--- Task ---
Make an exact copy of the lines below.

--- Provided material ---
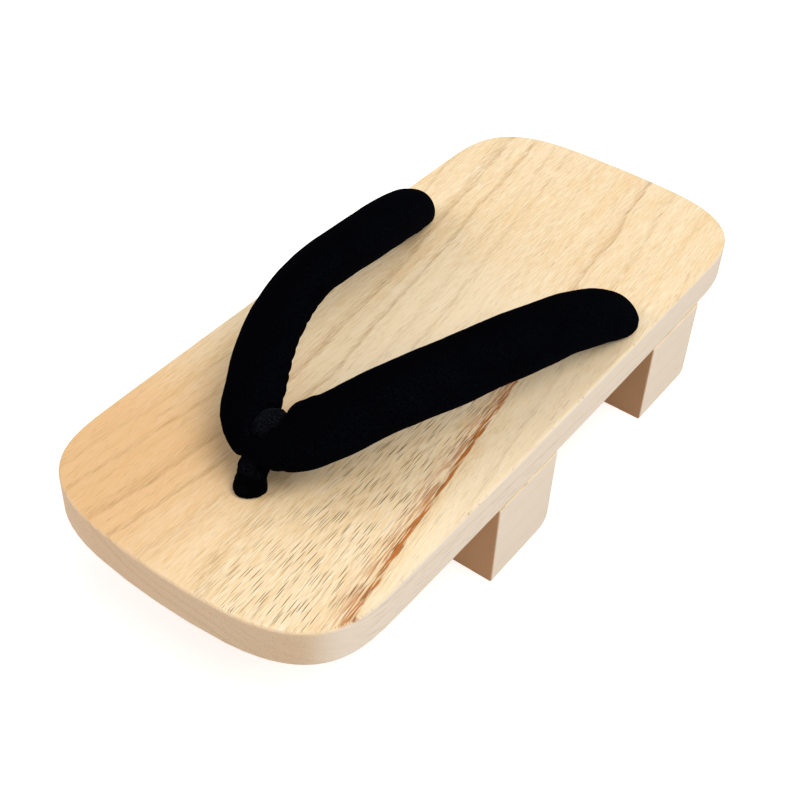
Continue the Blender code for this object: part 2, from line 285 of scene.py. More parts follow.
class StageLook(bpy.types.PropertyGroup):
    paper: bpy.props.FloatVectorProperty(
        name="Paper", description="The pale studio floor",
        subtype="COLOR", default=linear("#D9D5D3"), min=0, max=1)
    key: bpy.props.FloatProperty(
        name="Key light", description="Power of the large soft light, high on the wearer's left",
        unit="POWER", default=15, min=0, max=1000)
    fill: bpy.props.FloatProperty(
        name="Fill light", description="Power of the soft light from ahead, on the wearer's right",
        unit="POWER", default=8.5, min=0, max=1000)
    top: bpy.props.FloatProperty(
        name="Top light", description="Power of the soft light above the heel",
        unit="POWER", default=4.5, min=0, max=1000)
    sky: bpy.props.FloatProperty(
        name="Room light", description="Strength of the white room round the stage",
        default=0.36, min=0, max=10)
    white: bpy.props.FloatProperty(
        name="White", description="How bright the lens sees the room", default=1.1, min=0, max=10)
    lift: bpy.props.FloatProperty(
        name="Lift", description="How much brighter the lens sees the paper",
        default=0.64, min=0, max=10)
    focal_length: bpy.props.FloatProperty(
        name="Focal length", description="Of the camera, in millimetres on a 36 mm sensor",
        unit="CAMERA", default=61, min=10, max=300)


def pore_layer(tree, grain, across_mm, long_mm, share):
    """Dashes along the grain, as a mask. share is the part of the places that hold one."""
    cells = add(tree, "VectorMath", {**TIMES, 0: grain, 1: (1 / across_mm, 1 / long_mm, 0)})[0]
    pits = add(tree, "TexVoronoi", {
        "voronoi_dimensions": "2D", "Vector": cells, "Scale": 1.0, "Randomness": 1.0})
    dash = add(tree, "MapRange", {
        **SMOOTH, "Value": pits["Distance"], "From Min": PORE_EDGE, "From Max": PORE_FLOOR})[0]
    draw = add(tree, "SeparateColor", {0: pits["Color"]})
    chosen = add(tree, "Math", {"operation": "LESS_THAN", 0: draw[0], 1: share})[0]
    strong = add(tree, "Math", {"operation": "MULTIPLY_ADD", 0: draw[1], 1: 0.75, 2: 0.25})[0]
    dash = add(tree, "Math", {**TIMES, 0: dash, 1: chosen})[0]
    return add(tree, "Math", {**TIMES, 0: dash, 1: strong})[0]


def rounded_normal(tree):
    """The normal with the flats of upright corners smoothed, and level edges left crisp."""
    true = add(tree, "NewGeometry", {})["Normal"]
    eased = add(tree, "Bevel", {"samples": 8, "Radius": CORNER_EASE})[0]
    level = [add(tree, "VectorMath", {**TIMES, 0: way, 1: (1, 1, 0)})[0] for way in (true, eased)]
    much = add(tree, "VectorMath", {"operation": "LENGTH", 0: level[0]})["Value"]
    turned = add(tree, "VectorMath", {"operation": "NORMALIZE", 0: level[1]})[0]
    turned = add(tree, "VectorMath", {"operation": "SCALE", 0: turned, "Scale": much})[0]
    rise = add(tree, "VectorMath", {**TIMES, 0: true, 1: (0, 0, 1)})[0]
    return add(tree, "VectorMath", {"operation": "ADD", 0: turned, 1: rise})[0]


def ring_places(tree, mm, leans, depth_slope):
    """How far across the growth rings each point lies, in mm, without and with the fibres' jitter.
    The rings lean across the board as they run along it, and slope down through it."""
    x, y, z = add(tree, "SeparateXYZ", {0: mm})
    on_left = add(tree, "MapRange", {**SMOOTH, "Value": x, "From Min": -15.0, "From Max": 25.0})[0]
    reach = add(tree, "CombineXYZ", {0: y, 1: ARCH_REACH})[0]
    arch = add(tree, "VectorMath", {
        "operation": "DISTANCE", 0: reach, 1: (ARCH_MIDDLE, 0, 0)})["Value"]
    right_lean = add(tree, "Math", {
        "operation": "MULTIPLY_ADD", 0: arch, 1: -RING_LEAN * leans, 2: ARCH_START * leans})[0]
    left_lean = add(tree, "Math", {**TIMES, 0: y, 1: -RING_LEAN * leans})[0]
    lean = add(tree, "Mix", {0: on_left, 2: right_lean, 3: left_lean})[0]

    along = add(tree, "VectorMath", {**TIMES, 0: mm, 1: (1 / 30, 1 / 50, 1 / 30)})[0]
    slow = add(tree, "TexNoise", {
        "Vector": along, "Scale": 1.0, "Detail": 2.0, "Roughness": 0.5})[0]
    close = add(tree, "VectorMath", {**TIMES, 0: mm, 1: (1 / 1.6, 1 / 14, 1 / 1.6)})[0]
    quick = add(tree, "TexNoise", {
        "Vector": close, "Scale": 1.0, "Detail": 3.0, "Roughness": 0.65})[0]
    drift = add(tree, "MapRange", {
        **SMOOTH, "Value": x, "From Min": 20.0, "From Max": 40.0, "To Min": 1.0, "To Max": 0.35})[0]
    wander = add(tree, "Math", {
        "operation": "MULTIPLY_ADD", 0: slow, 1: RING_WANDER, 2: -RING_WANDER / 2})[0]
    wander = add(tree, "Math", {**TIMES, 0: wander, 1: drift})[0]
    jitter = add(tree, "Math", {
        "operation": "MULTIPLY_ADD", 0: quick, 1: RING_JITTER, 2: -RING_JITTER / 2})[0]

    level = add(tree, "Math", {"operation": "SUBTRACT", 0: x, 1: lean})[0]
    deep = add(tree, "Math", {
        "operation": "MULTIPLY_ADD", 0: z, 1: depth_slope, 2: -depth_slope * BOARD_TOP / MM})[0]
    level = add(tree, "Math", {"operation": "ADD", 0: level, 1: deep})[0]
    level = add(tree, "Math", {"operation": "ADD", 0: level, 1: wander})[0]
    return level, add(tree, "Math", {"operation": "ADD", 0: level, 1: jitter})[0]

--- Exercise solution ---
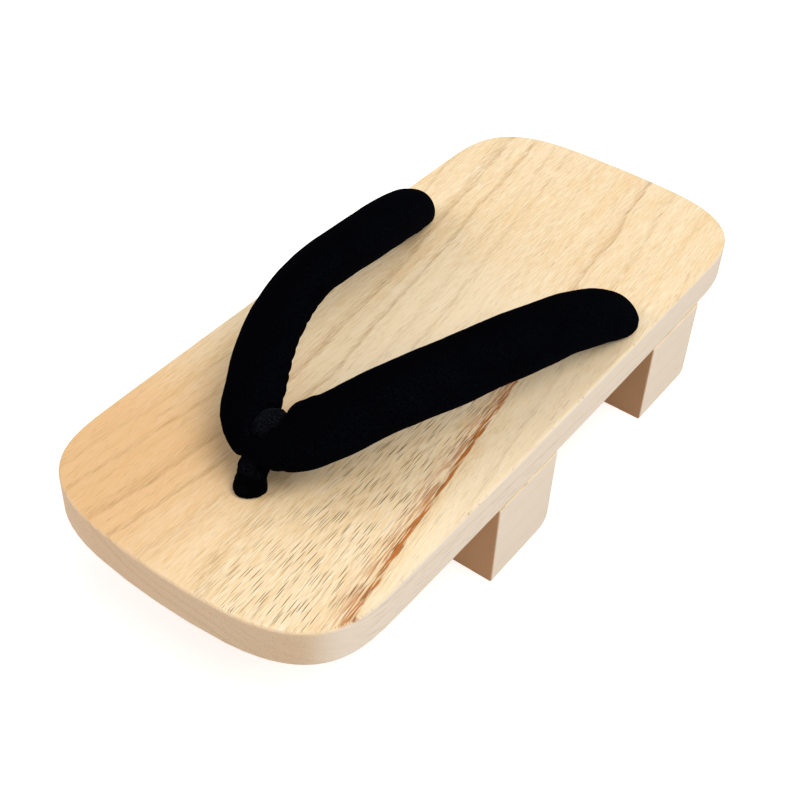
Continue the Blender code for this object: part 2, from line 285 of scene.py. More parts follow.
class StageLook(bpy.types.PropertyGroup):
    paper: bpy.props.FloatVectorProperty(
        name="Paper", description="The pale studio floor",
        subtype="COLOR", default=linear("#D9D5D3"), min=0, max=1)
    key: bpy.props.FloatProperty(
        name="Key light", description="Power of the large soft light, high on the wearer's left",
        unit="POWER", default=15, min=0, max=1000)
    fill: bpy.props.FloatProperty(
        name="Fill light", description="Power of the soft light from ahead, on the wearer's right",
        unit="POWER", default=8.5, min=0, max=1000)
    top: bpy.props.FloatProperty(
        name="Top light", description="Power of the soft light above the heel",
        unit="POWER", default=4.5, min=0, max=1000)
    sky: bpy.props.FloatProperty(
        name="Room light", description="Strength of the white room round the stage",
        default=0.36, min=0, max=10)
    white: bpy.props.FloatProperty(
        name="White", description="How bright the lens sees the room", default=1.1, min=0, max=10)
    lift: bpy.props.FloatProperty(
        name="Lift", description="How much brighter the lens sees the paper",
        default=0.64, min=0, max=10)
    focal_length: bpy.props.FloatProperty(
        name="Focal length", description="Of the camera, in millimetres on a 36 mm sensor",
        unit="CAMERA", default=61, min=10, max=300)


def pore_layer(tree, grain, across_mm, long_mm, share):
    """Dashes along the grain, as a mask. share is the part of the places that hold one."""
    cells = add(tree, "VectorMath", {**TIMES, 0: grain, 1: (1 / across_mm, 1 / long_mm, 0)})[0]
    pits = add(tree, "TexVoronoi", {
        "voronoi_dimensions": "2D", "Vector": cells, "Scale": 1.0, "Randomness": 1.0})
    dash = add(tree, "MapRange", {
        **SMOOTH, "Value": pits["Distance"], "From Min": PORE_EDGE, "From Max": PORE_FLOOR})[0]
    draw = add(tree, "SeparateColor", {0: pits["Color"]})
    chosen = add(tree, "Math", {"operation": "LESS_THAN", 0: draw[0], 1: share})[0]
    strong = add(tree, "Math", {"operation": "MULTIPLY_ADD", 0: draw[1], 1: 0.75, 2: 0.25})[0]
    dash = add(tree, "Math", {**TIMES, 0: dash, 1: chosen})[0]
    return add(tree, "Math", {**TIMES, 0: dash, 1: strong})[0]


def rounded_normal(tree):
    """The normal with the flats of upright corners smoothed, and level edges left crisp."""
    true = add(tree, "NewGeometry", {})["Normal"]
    eased = add(tree, "Bevel", {"samples": 8, "Radius": CORNER_EASE})[0]
    level = [add(tree, "VectorMath", {**TIMES, 0: way, 1: (1, 1, 0)})[0] for way in (true, eased)]
    much = add(tree, "VectorMath", {"operation": "LENGTH", 0: level[0]})["Value"]
    turned = add(tree, "VectorMath", {"operation": "NORMALIZE", 0: level[1]})[0]
    turned = add(tree, "VectorMath", {"operation": "SCALE", 0: turned, "Scale": much})[0]
    rise = add(tree, "VectorMath", {**TIMES, 0: true, 1: (0, 0, 1)})[0]
    return add(tree, "VectorMath", {"operation": "ADD", 0: turned, 1: rise})[0]


def ring_places(tree, mm, leans, depth_slope):
    """How far across the growth rings each point lies, in mm, without and with the fibres' jitter.
    The rings lean across the board as they run along it, and slope down through it."""
    x, y, z = add(tree, "SeparateXYZ", {0: mm})
    on_left = add(tree, "MapRange", {**SMOOTH, "Value": x, "From Min": -15.0, "From Max": 25.0})[0]
    reach = add(tree, "CombineXYZ", {0: y, 1: ARCH_REACH})[0]
    arch = add(tree, "VectorMath", {
        "operation": "DISTANCE", 0: reach, 1: (ARCH_MIDDLE, 0, 0)})["Value"]
    right_lean = add(tree, "Math", {
        "operation": "MULTIPLY_ADD", 0: arch, 1: -RING_LEAN * leans, 2: ARCH_START * leans})[0]
    left_lean = add(tree, "Math", {**TIMES, 0: y, 1: -RING_LEAN * leans})[0]
    lean = add(tree, "Mix", {0: on_left, 2: right_lean, 3: left_lean})[0]

    along = add(tree, "VectorMath", {**TIMES, 0: mm, 1: (1 / 30, 1 / 50, 1 / 30)})[0]
    slow = add(tree, "TexNoise", {
        "Vector": along, "Scale": 1.0, "Detail": 2.0, "Roughness": 0.5})[0]
    close = add(tree, "VectorMath", {**TIMES, 0: mm, 1: (1 / 1.6, 1 / 14, 1 / 1.6)})[0]
    quick = add(tree, "TexNoise", {
        "Vector": close, "Scale": 1.0, "Detail": 3.0, "Roughness": 0.65})[0]
    drift = add(tree, "MapRange", {
        **SMOOTH, "Value": x, "From Min": 20.0, "From Max": 40.0, "To Min": 1.0, "To Max": 0.35})[0]
    wander = add(tree, "Math", {
        "operation": "MULTIPLY_ADD", 0: slow, 1: RING_WANDER, 2: -RING_WANDER / 2})[0]
    wander = add(tree, "Math", {**TIMES, 0: wander, 1: drift})[0]
    jitter = add(tree, "Math", {
        "operation": "MULTIPLY_ADD", 0: quick, 1: RING_JITTER, 2: -RING_JITTER / 2})[0]

    level = add(tree, "Math", {"operation": "SUBTRACT", 0: x, 1: lean})[0]
    deep = add(tree, "Math", {
        "operation": "MULTIPLY_ADD", 0: z, 1: depth_slope, 2: -depth_slope * BOARD_TOP / MM})[0]
    level = add(tree, "Math", {"operation": "ADD", 0: level, 1: deep})[0]
    level = add(tree, "Math", {"operation": "ADD", 0: level, 1: wander})[0]
    return level, add(tree, "Math", {"operation": "ADD", 0: level, 1: jitter})[0]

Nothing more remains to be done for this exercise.